What to produce
Copy out precisely the lines beginning at the line that contains "node.data.shade_smooth()" and ending at the line that contains "depsgraph = bpy.context.evaluated_depsgraph_get()", including both.

Material provided
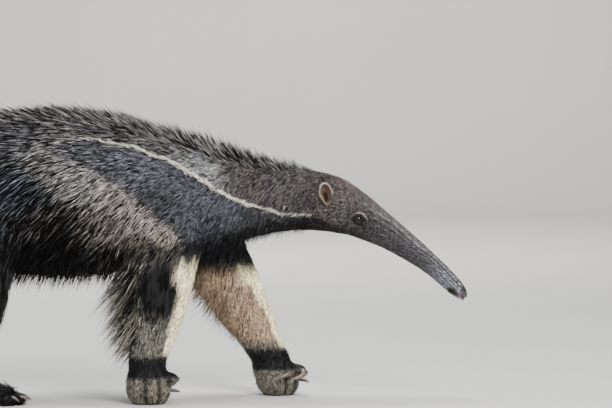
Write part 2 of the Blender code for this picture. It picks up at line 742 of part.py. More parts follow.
def add_face(head, animal, work):
    """Eyes between their lids, ears, nostrils and the line of the mouth."""
    surface = bmesh.new()
    surface.from_mesh(head.data)
    tree = BVHTree.FromBMesh(surface)
    surface.free()
    faces = {}
    for side, sign in (("right", -1), ("left", 1)):
        place, normal = side_surface(tree, *EYE_PLACE, sign)
        eye = place - normal * EYE_SINK
        faces["eye_" + side] = ellipsoid(
            "eye_" + side, eye, (EYE_RADIUS,) * 3, animal, segments=10, rings=7
        )
        bpy.ops.mesh.primitive_torus_add(
            major_segments=12, minor_segments=4, major_radius=LID_RADIUS,
            minor_radius=LID_THICKNESS,
        )
        ring = bpy.context.object
        slant = Matrix.Rotation(math.radians(EYE_SLANT), 4, "Y")
        facing = normal.to_track_quat("Z", "X").to_matrix().to_4x4()
        flat = Matrix.Diagonal((1.0, LID_OPENING, 0.9, 1.0))
        ring.data.transform(Matrix.Translation(place - normal * LID_SINK) @ slant @ facing @ flat)
        boolean(head, "UNION", ring)
        bpy.data.objects.remove(ring)
        boolean(head, "DIFFERENCE", grown(faces["eye_" + side], GAP, work))
        nostril = Vector((NOSTRIL_PLACE[0], sign * NOSTRIL_PLACE[1], NOSTRIL_PLACE[2]))
        lean = Matrix.Rotation(math.radians(NOSTRIL_LEAN), 4, "Y")
        boolean(head, "DIFFERENCE", ellipsoid("nostril", nostril, NOSTRIL_RADII, work, lean, 8, 5))
    for z, deep, long in LIPS:
        lean = Matrix.Rotation(math.radians(MOUTH_LEAN), 4, "Y")
        place = Matrix.Translation((MOUTH_PLACE[0], 0, MOUTH_PLACE[1])) @ lean @ Vector((0, 0, z))
        lip = ellipsoid("lip", place, (long, LIP_WIDTH, deep), work, lean, 10, 6)
        boolean(head, "UNION", lip)
    mouth = block("mouth", (-MOUTH_LENGTH / 2, -1, -MOUTH_GAP / 2),
                  (MOUTH_LENGTH / 2, 1, MOUTH_GAP / 2), work)
    lean = Matrix.Rotation(math.radians(MOUTH_LEAN), 4, "Y")
    mouth.data.transform(Matrix.Translation((MOUTH_PLACE[0], 0, MOUTH_PLACE[1])) @ lean)
    boolean(head, "DIFFERENCE", mouth)
    keep_largest(head)
    for side, sign in (("right", -1), ("left", 1)):
        place, normal = side_surface(tree, *EAR_PLACE, sign)
        faces["ear_" + side] = build_ear("ear_" + side, place, sign, head, animal, work)
    return faces


def build_ear(name, place, sign, head, animal, work):
    """A cup-shaped ear that opens outwards and forwards, cut clear of the head."""
    turn = (Matrix.Rotation(math.radians(-sign * EAR_TURN), 4, "Z")
            @ Matrix.Rotation(math.radians(sign * EAR_SPREAD), 4, "X")
            @ Matrix.Rotation(math.radians(EAR_LEAN), 4, "Y"))
    out = Vector((0, sign, 0))
    centre = place + out * EAR_STAND
    radii = (EAR_WIDTH / 2, EAR_DEPTH, EAR_HEIGHT / 2)
    ear = ellipsoid(name, centre, radii, animal, turn, 11, 7)
    hollow = centre + turn.to_3x3() @ (out * EAR_DEPTH * 0.85)
    inner = Vector(radii) - Vector((EAR_RIM, 0, EAR_RIM))
    boolean(ear, "DIFFERENCE", ellipsoid("cup", hollow, inner, work, turn, 11, 7))
    boolean(ear, "DIFFERENCE", grown(head, GAP, work))
    keep_largest(ear)
    return ear


def claw(name, radius, bend, thickness, place, collection, steps=4):
    """A horn that bends down through an angle, and tapers to its tip."""
    sections = []
    for i in range(steps + 1):
        t = i / steps
        angle = math.radians(bend) * t
        wide = thickness * (1 - 0.93 * t**1.6)
        sections.append((radius * math.sin(angle), 0.0, radius * (math.cos(angle) - 1),
                         wide, wide, wide * 0.8))
    horn = loft(name, sections, CLAW_SIDES, collection, between=0)
    horn.data.transform(place)
    return horn


def add_claws(nodes, animal, work):
    """Three claws tucked inwards on each forefoot and five short ones on each hind foot."""
    claws = {}
    for side, sign, foreleg, hindleg in (
        ("right", -1, FORELEG_RIGHT, HINDLEG_RIGHT),
        ("left", 1, FORELEG_LEFT, HINDLEG_LEFT),
    ):
        foot = grown(nodes["forefoot_" + side], GAP, work)
        for size in FORECLAWS:
            name = f"claw_fore_{side}_{size}"
            start, heading, thick = foreclaw_start(foreleg, size, sign)
            roll = Matrix.Rotation(math.radians(-sign * FORECLAW_ROLL), 4, "X")
            place = Matrix.Translation(start) @ heading @ roll
            radius, bend = FORECLAWS[size][4:6]
            claws[name] = claw(name, radius, bend, thick, place, animal)
            boolean(claws[name], "DIFFERENCE", foot)
            keep_largest(claws[name])
        foot = grown(nodes["hindfoot_" + side], GAP, work)
        ankle = hindleg[-1]
        for i in range(HINDCLAWS):
            name = f"claw_hind_{side}_{i + 1}"
            x, y, z = toe_place(ankle, i, sign)
            start = Matrix.Translation((x + TOE_RADII[0] * 0.6, y, z + 0.004))
            claws[name] = claw(name, HINDCLAW_RADIUS, HINDCLAW_BEND, HINDCLAW_THICKNESS, start, animal, 2)
            boolean(claws[name], "DIFFERENCE", foot)
            keep_largest(claws[name])
    return claws


def toe_place(ankle, number, sign):
    """Where a hind toe lies; number 0 is the inner one."""
    spread = (number - (HINDCLAWS - 1) / 2) / ((HINDCLAWS - 1) / 2)
    ahead = TOES_AHEAD - TOES_BACK * spread**2
    return ankle[0] + ahead, ankle[1] + sign * TOES_SPREAD * spread, TOE_RADII[2] * 0.95


def foreclaw_start(limb, size, sign):
    """Where a foreclaw leaves its knuckle, which way it heads and how thick it is."""
    ahead, inwards, up, turn, _, _, thick = FORECLAWS[size]
    x, y = limb[-2][:2]
    heading = Matrix.Rotation(math.radians(-sign * turn), 4, "Z")
    return Vector((x + ahead, y - sign * inwards, up)), heading, thick


def tidy_up(animal, work):
    """Moves the nodes to their origin and removes the helpers."""
    for helper in list(work.objects):
        bpy.data.objects.remove(helper)
    for name, (colour, roughness, starts) in MATERIALS.items():
        material = make_material(name, colour, roughness)
        for node in animal.objects:
            if node.name.startswith(starts):
                node.data.materials.clear()
                node.data.materials.append(material)
    for node in animal.objects:
        node.data.transform(Matrix.Translation((ORIGIN_SHIFT, 0, 0)))
        node.data.shade_smooth()
        node.data.set_sharp_from_angle(angle=math.radians(40))


def main():
    clear_scene()
    animal = bpy.data.collections.new("giant anteater")
    work = bpy.data.collections.new("helpers")
    for group in (animal, work):
        bpy.context.scene.collection.children.link(group)
    whole = build_flesh(work)
    nodes = part_flesh(whole, animal, work)
    nodes.update(add_face(nodes["head"], animal, work))
    nodes.update(add_claws(nodes, animal, work))
    tidy_up(animal, work)


main()
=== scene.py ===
import math

import bpy
import numpy as np
from mathutils import Matrix, Vector
from mathutils.bvhtree import BVHTree


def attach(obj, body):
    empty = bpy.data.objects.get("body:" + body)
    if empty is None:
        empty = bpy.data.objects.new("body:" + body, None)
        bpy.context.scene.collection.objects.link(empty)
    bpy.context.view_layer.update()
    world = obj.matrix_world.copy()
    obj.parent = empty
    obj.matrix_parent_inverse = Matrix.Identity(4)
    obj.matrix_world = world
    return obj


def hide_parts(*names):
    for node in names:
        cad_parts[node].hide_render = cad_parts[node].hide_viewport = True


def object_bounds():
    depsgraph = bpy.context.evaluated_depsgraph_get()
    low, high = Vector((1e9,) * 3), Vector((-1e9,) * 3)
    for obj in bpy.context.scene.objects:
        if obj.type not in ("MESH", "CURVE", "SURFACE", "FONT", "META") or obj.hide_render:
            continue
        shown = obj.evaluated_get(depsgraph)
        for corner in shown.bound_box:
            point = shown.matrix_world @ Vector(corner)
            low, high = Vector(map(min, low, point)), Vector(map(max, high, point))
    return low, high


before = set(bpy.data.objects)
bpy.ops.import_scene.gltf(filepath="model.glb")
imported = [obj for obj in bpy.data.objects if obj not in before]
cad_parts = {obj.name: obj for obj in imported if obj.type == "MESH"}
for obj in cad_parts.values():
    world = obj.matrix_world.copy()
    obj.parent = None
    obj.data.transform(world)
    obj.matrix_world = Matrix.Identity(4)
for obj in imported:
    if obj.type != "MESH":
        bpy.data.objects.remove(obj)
cadLow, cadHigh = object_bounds()
chance = np.random.default_rng(23)
bpy.ops.object.select_all(action='DESELECT')

# The camera stands level with the shoulder on the animal's right
camera = {
    "target": (0.616, 0.0, 0.377),
    "distance": 7.0,
    "down": 2.8,
    "frameWidth": 1.177,
    "sensor": 36.0,
    "clip": (0.1, 100),
}

# Trunk, neck and head: x, z of the middle, half height, half width, coat, mane
frontShift = 0.470
spine = {
    "rump end": (-0.612, 0.428, 0.040, 0.036, 0.010, 0.020),
    "rump": (-0.575, 0.418, 0.092, 0.078, 0.012, 0.020),
    "hips": (-0.500, 0.404, 0.132, 0.112, 0.013, 0.018),
    "loin": (-0.400, 0.395, 0.153, 0.126, 0.013, 0.018),
    "belly": (-0.295, 0.393, 0.154, 0.130, 0.013, 0.018),
    "last rib": (-0.205, 0.388, 0.145, 0.122, 0.013, 0.020),
    "shoulder blade": (-0.125, 0.382, 0.124, 0.110, 0.013, 0.022),
    "withers": (-0.055, 0.380, 0.105, 0.094, 0.012, 0.024),
    "neck base": (0.015, 0.383, 0.085, 0.074, 0.011, 0.022),
    "neck": (0.070, 0.385, 0.069, 0.061, 0.009, 0.017),
    "nape": (0.120, 0.386, 0.062, 0.054, 0.006, 0.010),
    "occiput": (0.165, 0.383, 0.057, 0.050, 0.003, 0.005),
    "ear": (0.195, 0.377, 0.053, 0.047, 0.000, 0.003),
    "cheek": (0.221, 0.367, 0.048, 0.043, 0.000, 0.002),
    "eye": (0.245, 0.356, 0.042, 0.038, 0.000, 0.002),
    "brow": (0.274, 0.339, 0.0355, 0.031, 0.000, 0.001),
    "upper snout": (0.306, 0.3195, 0.0295, 0.0265, 0.000, 0.001),
    "middle snout": (0.345, 0.2925, 0.0240, 0.0225, 0.000, 0.001),
    "lower snout": (0.386, 0.2610, 0.0192, 0.0190, 0.000, 0.001),
    "lips": (0.420, 0.2300, 0.0170, 0.0165, 0.000, 0.001),
    "nose": (0.437, 0.2130, 0.0150, 0.0150, 0.000, 0.001),
    "nose tip": (0.449, 0.2005, 0.0098, 0.0105, 0.000, 0.000),
    "nose end": (0.453, 0.1965, 0.0045, 0.0050, 0.000, 0.000),
}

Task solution
        node.data.shade_smooth()
        node.data.set_sharp_from_angle(angle=math.radians(40))


def main():
    clear_scene()
    animal = bpy.data.collections.new("giant anteater")
    work = bpy.data.collections.new("helpers")
    for group in (animal, work):
        bpy.context.scene.collection.children.link(group)
    whole = build_flesh(work)
    nodes = part_flesh(whole, animal, work)
    nodes.update(add_face(nodes["head"], animal, work))
    nodes.update(add_claws(nodes, animal, work))
    tidy_up(animal, work)


main()
=== scene.py ===
import math

import bpy
import numpy as np
from mathutils import Matrix, Vector
from mathutils.bvhtree import BVHTree


def attach(obj, body):
    empty = bpy.data.objects.get("body:" + body)
    if empty is None:
        empty = bpy.data.objects.new("body:" + body, None)
        bpy.context.scene.collection.objects.link(empty)
    bpy.context.view_layer.update()
    world = obj.matrix_world.copy()
    obj.parent = empty
    obj.matrix_parent_inverse = Matrix.Identity(4)
    obj.matrix_world = world
    return obj


def hide_parts(*names):
    for node in names:
        cad_parts[node].hide_render = cad_parts[node].hide_viewport = True


def object_bounds():
    depsgraph = bpy.context.evaluated_depsgraph_get()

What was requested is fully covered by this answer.